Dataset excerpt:
*****

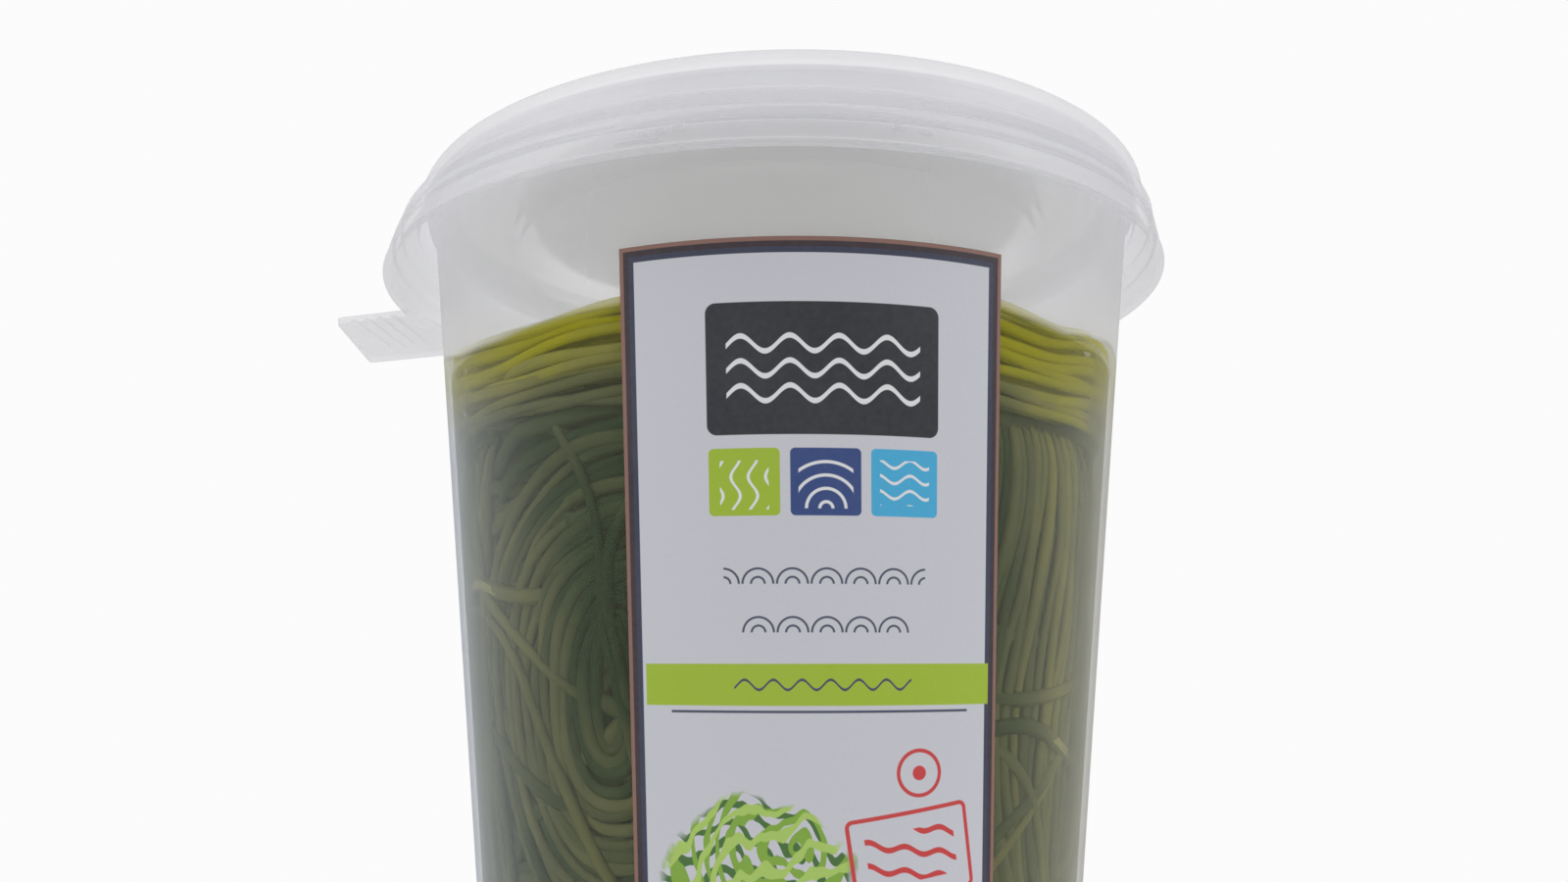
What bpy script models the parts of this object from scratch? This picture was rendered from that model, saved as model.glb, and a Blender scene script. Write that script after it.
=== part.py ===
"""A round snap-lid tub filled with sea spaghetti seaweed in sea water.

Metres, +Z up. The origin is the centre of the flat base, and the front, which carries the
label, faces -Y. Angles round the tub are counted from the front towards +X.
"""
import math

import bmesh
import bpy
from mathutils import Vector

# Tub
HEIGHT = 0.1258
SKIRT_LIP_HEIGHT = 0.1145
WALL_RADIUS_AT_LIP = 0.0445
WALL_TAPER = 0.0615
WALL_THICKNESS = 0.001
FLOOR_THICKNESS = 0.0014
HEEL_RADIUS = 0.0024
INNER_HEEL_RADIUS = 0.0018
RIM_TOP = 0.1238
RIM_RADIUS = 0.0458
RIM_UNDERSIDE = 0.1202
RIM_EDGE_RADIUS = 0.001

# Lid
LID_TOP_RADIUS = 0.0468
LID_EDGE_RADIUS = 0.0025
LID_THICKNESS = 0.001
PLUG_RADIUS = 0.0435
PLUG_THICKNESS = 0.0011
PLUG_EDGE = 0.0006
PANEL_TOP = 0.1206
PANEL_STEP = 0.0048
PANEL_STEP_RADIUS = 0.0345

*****

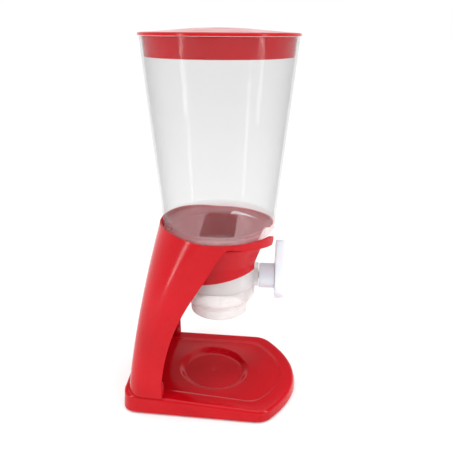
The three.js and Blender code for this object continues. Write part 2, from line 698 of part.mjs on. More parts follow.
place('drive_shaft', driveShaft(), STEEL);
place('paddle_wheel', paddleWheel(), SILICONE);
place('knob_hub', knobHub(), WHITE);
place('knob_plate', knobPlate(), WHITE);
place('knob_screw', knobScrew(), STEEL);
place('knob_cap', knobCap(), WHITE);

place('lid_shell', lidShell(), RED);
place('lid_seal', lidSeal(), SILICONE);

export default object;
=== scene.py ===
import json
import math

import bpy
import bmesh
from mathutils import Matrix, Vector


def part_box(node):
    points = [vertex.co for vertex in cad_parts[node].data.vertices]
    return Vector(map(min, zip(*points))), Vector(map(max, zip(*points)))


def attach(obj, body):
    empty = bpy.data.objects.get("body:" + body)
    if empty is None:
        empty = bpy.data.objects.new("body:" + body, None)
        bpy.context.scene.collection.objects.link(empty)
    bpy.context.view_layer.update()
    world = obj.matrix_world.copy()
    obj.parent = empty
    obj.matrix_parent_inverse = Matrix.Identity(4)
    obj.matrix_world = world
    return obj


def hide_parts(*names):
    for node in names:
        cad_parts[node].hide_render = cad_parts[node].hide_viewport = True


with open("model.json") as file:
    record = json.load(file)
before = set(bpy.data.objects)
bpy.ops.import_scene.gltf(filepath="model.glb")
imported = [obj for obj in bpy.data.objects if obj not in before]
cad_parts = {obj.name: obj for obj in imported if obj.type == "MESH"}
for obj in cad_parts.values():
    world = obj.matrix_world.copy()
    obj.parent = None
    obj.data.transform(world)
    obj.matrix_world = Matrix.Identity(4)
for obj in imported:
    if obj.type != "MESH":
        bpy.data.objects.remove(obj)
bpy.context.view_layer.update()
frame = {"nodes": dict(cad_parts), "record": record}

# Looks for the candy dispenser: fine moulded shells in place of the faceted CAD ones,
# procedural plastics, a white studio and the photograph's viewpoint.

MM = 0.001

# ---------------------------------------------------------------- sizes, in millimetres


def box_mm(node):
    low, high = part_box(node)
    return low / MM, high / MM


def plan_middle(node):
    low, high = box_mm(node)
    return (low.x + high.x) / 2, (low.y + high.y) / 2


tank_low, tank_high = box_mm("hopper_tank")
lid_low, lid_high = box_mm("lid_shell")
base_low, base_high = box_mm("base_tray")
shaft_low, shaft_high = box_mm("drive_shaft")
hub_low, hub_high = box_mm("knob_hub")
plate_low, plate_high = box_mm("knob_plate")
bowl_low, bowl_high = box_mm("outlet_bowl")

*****

## Work to be completed:
Taking the lines above, repeat exactly those from the line that contains "What bpy script" through the line that contains "PANEL_STEP_RADIUS = 0.0345", and both of those lines as well. Include nothing else.

## Answer to this task:
What bpy script models the parts of this object from scratch? This picture was rendered from that model, saved as model.glb, and a Blender scene script. Write that script after it.
=== part.py ===
"""A round snap-lid tub filled with sea spaghetti seaweed in sea water.

Metres, +Z up. The origin is the centre of the flat base, and the front, which carries the
label, faces -Y. Angles round the tub are counted from the front towards +X.
"""
import math

import bmesh
import bpy
from mathutils import Vector

# Tub
HEIGHT = 0.1258
SKIRT_LIP_HEIGHT = 0.1145
WALL_RADIUS_AT_LIP = 0.0445
WALL_TAPER = 0.0615
WALL_THICKNESS = 0.001
FLOOR_THICKNESS = 0.0014
HEEL_RADIUS = 0.0024
INNER_HEEL_RADIUS = 0.0018
RIM_TOP = 0.1238
RIM_RADIUS = 0.0458
RIM_UNDERSIDE = 0.1202
RIM_EDGE_RADIUS = 0.001

# Lid
LID_TOP_RADIUS = 0.0468
LID_EDGE_RADIUS = 0.0025
LID_THICKNESS = 0.001
PLUG_RADIUS = 0.0435
PLUG_THICKNESS = 0.0011
PLUG_EDGE = 0.0006
PANEL_TOP = 0.1206
PANEL_STEP = 0.0048
PANEL_STEP_RADIUS = 0.0345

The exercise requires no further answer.